Nifty target at 24,260; any fall a buying opportunity, says Nomura as it picks RIL, ICICI Bank, M&M shares as top buys

Nifty 2024 target. In its base case, Nomura factors in continued disinflation and a fall in yields, a modest growth slowdown globally, benign oil prices and a favourable outcome of the 2024 general elections.

Amit Mudgill
Amit Mudgill
  • Updated Jan 5, 2024 10:45 AM IST
Nifty target at 24,260; any fall a buying opportunity, says Nomura as it picks RIL, ICICI Bank, M&M shares as top buysA correction would be a buying opportunity, particularly if a growth slowdown or recession in the US is a clearing event reducing macro uncertainties, Nomura said adding that it could set stage for a revival in consumption, private capex.

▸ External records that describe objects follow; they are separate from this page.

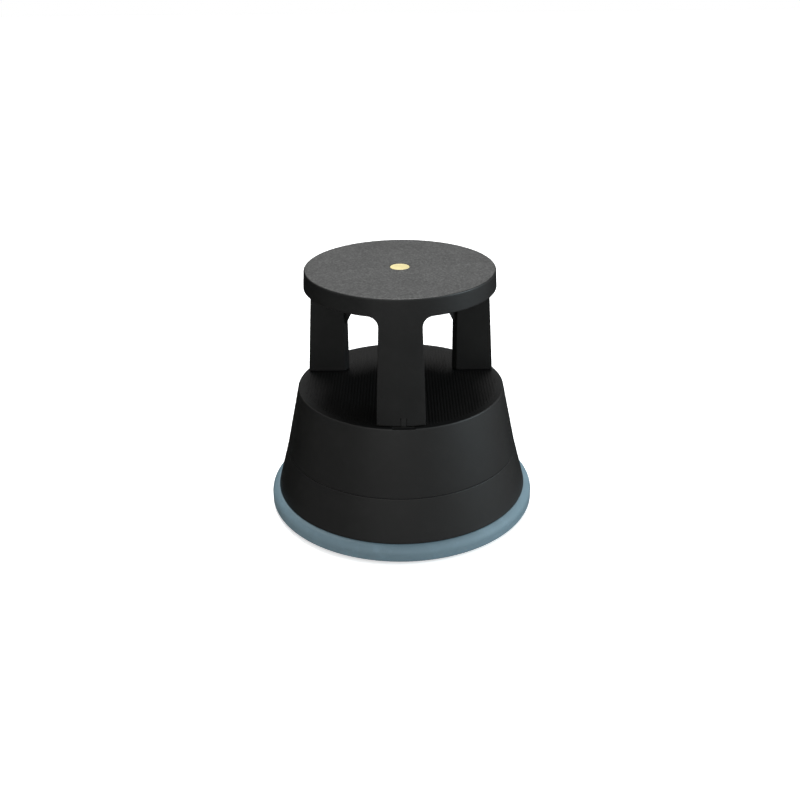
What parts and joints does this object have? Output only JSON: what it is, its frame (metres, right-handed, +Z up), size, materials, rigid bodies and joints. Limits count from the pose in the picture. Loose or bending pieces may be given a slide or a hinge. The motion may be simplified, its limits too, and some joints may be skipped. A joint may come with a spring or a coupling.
{
  "type": "step stool",
  "caption": "Round two-level rolling step stool: disc top on wedge legs, ribbed lower tread on a conical base, bumper ring, and sprung castors that retract when stood on.",
  "frame": {"origin": "centre of the footprint, on the floor, with the castors extended", "axes": "+Z up; one leg of the top step points to -Y"},
  "size_m": [0.4539, 0.454, 0.415],
  "materials": {
    "black_plastic": "satin moulded, fine grain",
    "inner_plastic": "satin moulded",
    "bumper": "soft satin blue-grey",
    "cap": "semi-gloss pale yellow",
    "steel": "zinc plated",
    "wheel": "satin grey"
  },
  "bodies": {
    "stool": {"top_step": "black_plastic", "center_cap": "cap", "lower_step": "black_plastic", "base_skirt": "black_plastic", "castor_plate": "inner_plastic", "bumper_ring": "bumper", "leg_screws": "steel", "base_screws": "steel", "housing_screws": "steel", "castor_housing_1": "inner_plastic", "castor_housing_2": "inner_plastic", "castor_housing_3": "inner_plastic", "castor_spring_1": "steel", "castor_spring_2": "steel", "castor_spring_3": "steel"},
    "plunger_1": {"castor_stem_1": "steel", "castor_clip_1": "steel"},
    "castor_1": {"castor_yoke_1": "inner_plastic", "castor_axle_1": "steel"},
    "wheel_left_1": {"castor_wheel_left_1": "wheel"},
    "wheel_right_1": {"castor_wheel_right_1": "wheel"},
    "plunger_2": {"castor_stem_2": "steel", "castor_clip_2": "steel"},
    "castor_2": {"castor_yoke_2": "inner_plastic", "castor_axle_2": "steel"},
    "wheel_left_2": {"castor_wheel_left_2": "wheel"},
    "wheel_right_2": {"castor_wheel_right_2": "wheel"},
    "plunger_3": {"castor_stem_3": "steel", "castor_clip_3": "steel"},
    "castor_3": {"castor_yoke_3": "inner_plastic", "castor_axle_3": "steel"},
    "wheel_left_3": {"castor_wheel_left_3": "wheel"},
    "wheel_right_3": {"castor_wheel_right_3": "wheel"}
  },
  "joints": [
    {"name": "castor_1_retract", "type": "slide", "parent": "stool", "child": "plunger_1", "axis": [0, 0, 1], "range_m": [0, 0.006], "stiffness_N_per_m": 3000, "springref_m": -0.01, "deforming": ["castor_spring_1"]},
    {"name": "castor_1_swivel", "type": "hinge", "parent": "plunger_1", "child": "castor_1", "pos_m": [0, -0.146, 0.045], "axis": [0, 0, 1], "continuous": true},
    {"name": "castor_1_wheel_left", "type": "hinge", "parent": "castor_1", "child": "wheel_left_1", "pos_m": [0, -0.134, 0.02], "axis": [1, 0, 0], "continuous": true},
    {"name": "castor_1_wheel_right", "type": "hinge", "parent": "castor_1", "child": "wheel_right_1", "pos_m": [0, -0.134, 0.02], "axis": [1, 0, 0], "continuous": true},
    {"name": "castor_2_retract", "type": "slide", "parent": "stool", "child": "plunger_2", "axis": [0, 0, 1], "range_m": [0, 0.006], "stiffness_N_per_m": 3000, "springref_m": -0.01, "deforming": ["castor_spring_2"]},
    {"name": "castor_2_swivel", "type": "hinge", "parent": "plunger_2", "child": "castor_2", "pos_m": [0.12644, 0.073, 0.045], "axis": [0, 0, 1], "continuous": true},
    {"name": "castor_2_wheel_left", "type": "hinge", "parent": "castor_2", "child": "wheel_left_2", "pos_m": [0.12644, 0.085, 0.02], "axis": [1, 0, 0], "continuous": true},
    {"name": "castor_2_wheel_right", "type": "hinge", "parent": "castor_2", "child": "wheel_right_2", "pos_m": [0.12644, 0.085, 0.02], "axis": [1, 0, 0], "continuous": true},
    {"name": "castor_3_retract", "type": "slide", "parent": "stool", "child": "plunger_3", "axis": [0, 0, 1], "range_m": [0, 0.006], "stiffness_N_per_m": 3000, "springref_m": -0.01, "deforming": ["castor_spring_3"]},
    {"name": "castor_3_swivel", "type": "hinge", "parent": "plunger_3", "child": "castor_3", "pos_m": [-0.12644, 0.073, 0.045], "axis": [0, 0, 1], "continuous": true},
    {"name": "castor_3_wheel_left", "type": "hinge", "parent": "castor_3", "child": "wheel_left_3", "pos_m": [-0.12644, 0.085, 0.02], "axis": [1, 0, 0], "continuous": true},
    {"name": "castor_3_wheel_right", "type": "hinge", "parent": "castor_3", "child": "wheel_right_3", "pos_m": [-0.12644, 0.085, 0.02], "axis": [1, 0, 0], "continuous": true}
  ]
}
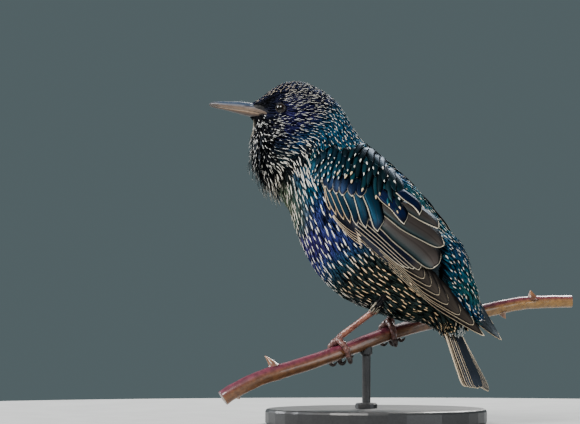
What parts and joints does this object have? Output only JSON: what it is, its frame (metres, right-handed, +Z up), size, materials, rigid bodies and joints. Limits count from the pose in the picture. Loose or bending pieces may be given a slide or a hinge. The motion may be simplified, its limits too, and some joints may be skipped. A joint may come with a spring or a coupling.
{
  "type": "bird model",
  "caption": "Life-size still model of a perched starling in spotted winter plumage, gripping a short cut branch held by a plain display stand.",
  "frame": {"origin": "middle of the stand base's underside", "axes": "+Z up, the bird faces -X and its left side is -Y; its head turns 25 degrees to its left"},
  "size_m": [0.1715, 0.1486, 0.1847],
  "materials": {
    "plumage_head": "black plumage with a purple and blue gloss and small white dots",
    "plumage_neck": "black plumage with a green and purple gloss and pale feather tips",
    "plumage_body": "dark green-blue glossy plumage with buff and white spots",
    "plumage_wing": "dark brown flight feathers with cream edges and teal coverts with buff drop spots",
    "plumage_tail": "grey-brown tail feathers with narrow cream edges",
    "bill_horn": "horn, grey on the ridge and beige-brown on the sides",
    "eye_gloss": "dark brown, wet gloss",
    "leg_skin": "scaled skin, reddish brown",
    "claw_horn": "dark horn",
    "branch_bark": "smooth young bark, dull red above and olive below",
    "stand_paint": "satin dark grey paint"
  },
  "bodies": {
    "root": {"head": "plumage_head", "bill_upper": "bill_horn", "bill_lower": "bill_horn", "eye_left": "eye_gloss", "eye_right": "eye_gloss", "neck": "plumage_neck", "torso": "plumage_body", "wing_left": "plumage_wing", "wing_right": "plumage_wing", "tail": "plumage_tail", "thigh_left": "plumage_body", "thigh_right": "plumage_body", "leg_left": "leg_skin", "leg_right": "leg_skin", "foot_left": "leg_skin", "foot_right": "leg_skin", "claw_inner_left": "claw_horn", "claw_middle_left": "claw_horn", "claw_outer_left": "claw_horn", "claw_hind_left": "claw_horn", "claw_inner_right": "claw_horn", "claw_middle_right": "claw_horn", "claw_outer_right": "claw_horn", "claw_hind_right": "claw_horn", "perch_stem": "branch_bark", "stand_base": "stand_paint", "stand_rod": "stand_paint"}
  },
  "joints": []
}
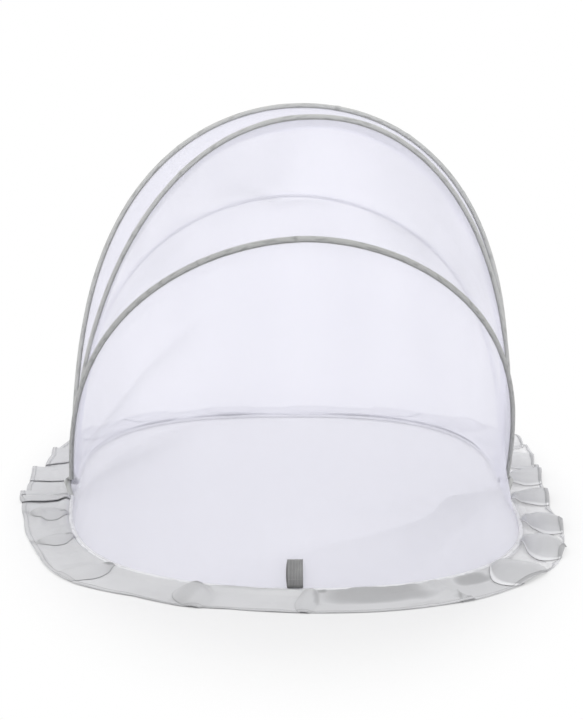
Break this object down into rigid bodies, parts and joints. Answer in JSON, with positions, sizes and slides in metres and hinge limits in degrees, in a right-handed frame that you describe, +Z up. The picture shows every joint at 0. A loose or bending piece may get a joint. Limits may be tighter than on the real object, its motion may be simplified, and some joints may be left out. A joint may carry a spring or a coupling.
{
  "type": "folding mosquito net tent",
  "caption": "Floorless folding net tent for a sleeping baby: rod hoops in tape sleeves fan out from side rivets, with fine net stretched between them and a pleated foot strip",
  "frame": {"origin": "On the floor, under the middle of the foot strips' box", "axes": "+X to the tent's right as seen from the front, +Y to the rear along its length, +Z up; the front net faces -Y"},
  "size_m": [0.8056, 1.282, 0.5859],
  "materials": {
    "rod": "drawn spring steel rod",
    "sleeve": "grey woven bias tape",
    "rod_end": "dark moulded plastic",
    "rivet": "plated steel",
    "net": "fine white knitted net, see-through",
    "strip": "thin pale grey woven cloth, pleated, with a stitched hem",
    "tab": "dark grey ribbed webbing"
  },
  "bodies": {
    "root": {"rear_base_rod": "rod", "rear_base_sleeve": "sleeve", "rear_base_end_right": "rod_end", "rear_base_end_left": "rod_end", "pivot_rivet_right": "rivet", "pivot_rivet_left": "rivet", "rivet_washer_right": "rivet", "rivet_washer_left": "rivet", "rear_foot_strip": "strip", "net_rear": "net"},
    "rear_rib": {"rear_rib_rod": "rod", "rear_rib_sleeve": "sleeve", "rear_rib_end_right": "rod_end", "rear_rib_end_left": "rod_end", "net_upper_rear": "net"},
    "crown_rib": {"crown_rib_rod": "rod", "crown_rib_sleeve": "sleeve", "crown_rib_end_right": "rod_end", "crown_rib_end_left": "rod_end", "net_crown": "net"},
    "brow_rib": {"brow_rib_rod": "rod", "brow_rib_sleeve": "sleeve", "brow_rib_end_right": "rod_end", "brow_rib_end_left": "rod_end", "net_upper_front": "net"},
    "front_rib": {"front_rib_rod": "rod", "front_rib_sleeve": "sleeve", "front_rib_end_right": "rod_end", "front_rib_end_left": "rod_end", "net_front": "net"},
    "front_base": {"front_base_rod": "rod", "front_base_sleeve": "sleeve", "front_base_end_right": "rod_end", "front_base_end_left": "rod_end", "front_foot_strip": "strip", "pull_tab": "tab"}
  },
  "joints": [
    {"name": "rear_rib_hinge", "type": "hinge", "parent": "root", "child": "rear_rib", "pos_m": [-0.00183, -0.00702, 0.02225], "axis": [-1, 0, 0], "range_deg": [0, 43], "deforming": ["net_rear"]},
    {"name": "crown_rib_hinge", "type": "hinge", "parent": "rear_rib", "child": "crown_rib", "pos_m": [-0.00183, -0.00702, 0.02225], "axis": [-1, 0, 0], "range_deg": [0, 43.5], "deforming": ["net_upper_rear"]},
    {"name": "brow_rib_hinge", "type": "hinge", "parent": "crown_rib", "child": "brow_rib", "pos_m": [-0.00183, -0.00702, 0.02225], "axis": [-1, 0, 0], "range_deg": [0, 10.9], "deforming": ["net_crown"]},
    {"name": "front_rib_hinge", "type": "hinge", "parent": "brow_rib", "child": "front_rib", "pos_m": [-0.00183, -0.00702, 0.02225], "axis": [-1, 0, 0], "range_deg": [0, 33.8], "deforming": ["net_upper_front"]},
    {"name": "front_base_hinge", "type": "hinge", "parent": "front_rib", "child": "front_base", "pos_m": [-0.00183, -0.00702, 0.02225], "axis": [-1, 0, 0], "range_deg": [0, 48.8], "deforming": ["net_front", "pull_tab"]}
  ],
  "couplings": [
    {"joint": "rear_rib_hinge", "follows": "front_base_hinge", "ratio": 0.88114},
    {"joint": "crown_rib_hinge", "follows": "front_base_hinge", "ratio": 0.89139},
    {"joint": "brow_rib_hinge", "follows": "front_base_hinge", "ratio": 0.22336},
    {"joint": "front_rib_hinge", "follows": "front_base_hinge", "ratio": 0.69262}
  ]
}
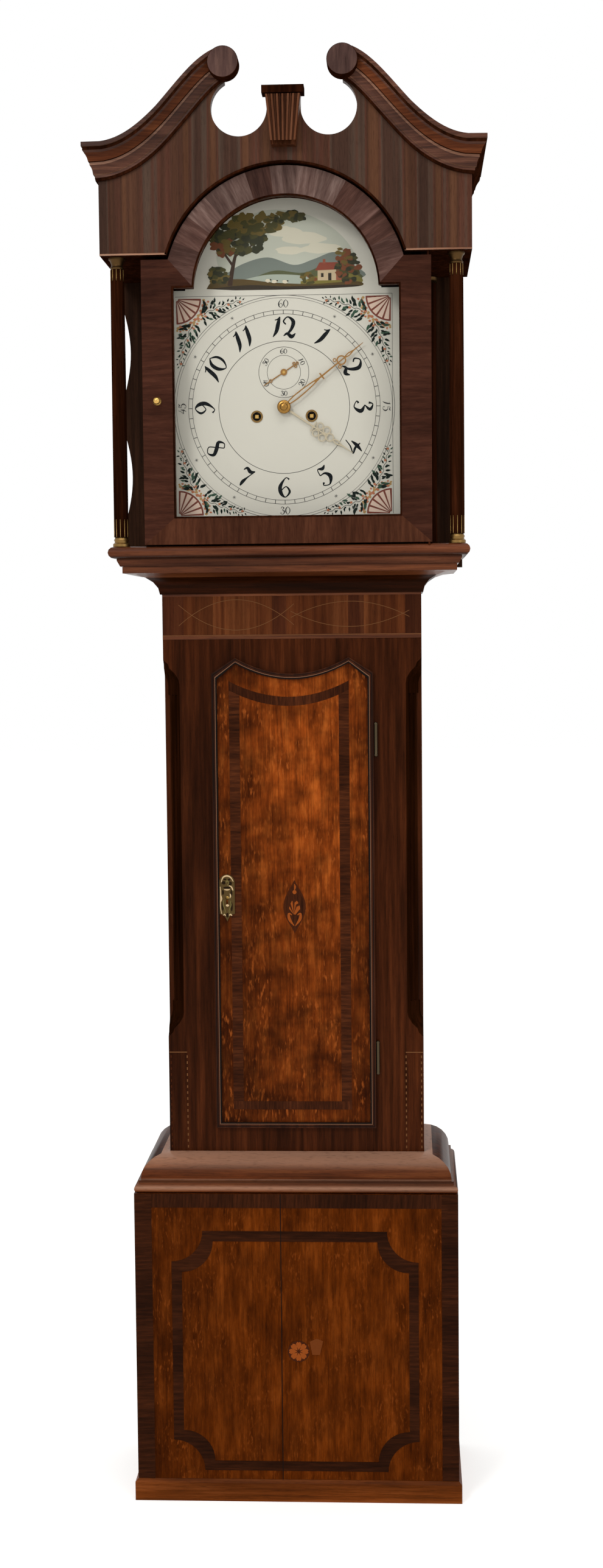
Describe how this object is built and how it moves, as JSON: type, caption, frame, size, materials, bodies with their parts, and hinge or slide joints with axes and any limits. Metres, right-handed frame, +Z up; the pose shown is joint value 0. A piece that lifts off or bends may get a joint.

In its Outlook 2024 note, Nomura India has set Nifty target of 24,260, based on 20 times December 2025 earnings, representing 12 per cent potential upside.  Nomura said it sees a fair value range of 18-21 times, implying a return range of nil to 17 per cent over 2024. ICICI Bank Ltd, Reliance Industries Ltd (RIL), Mahindra & Mahindra Ltd (M&M), Larsen & Toubro Ltd (L&T) and Godrej Consumer Products Ltd (GCPL) are among its top largecap picks. In addition, the brokerage has Federal Bank Ltd, Coforge Ltd, Lupin Ltd, Medplus Health Services Ltd, Dalmia Bharat Ltd,  Sansera Engineering Ltd as its top picks in the smallcap and midcap space.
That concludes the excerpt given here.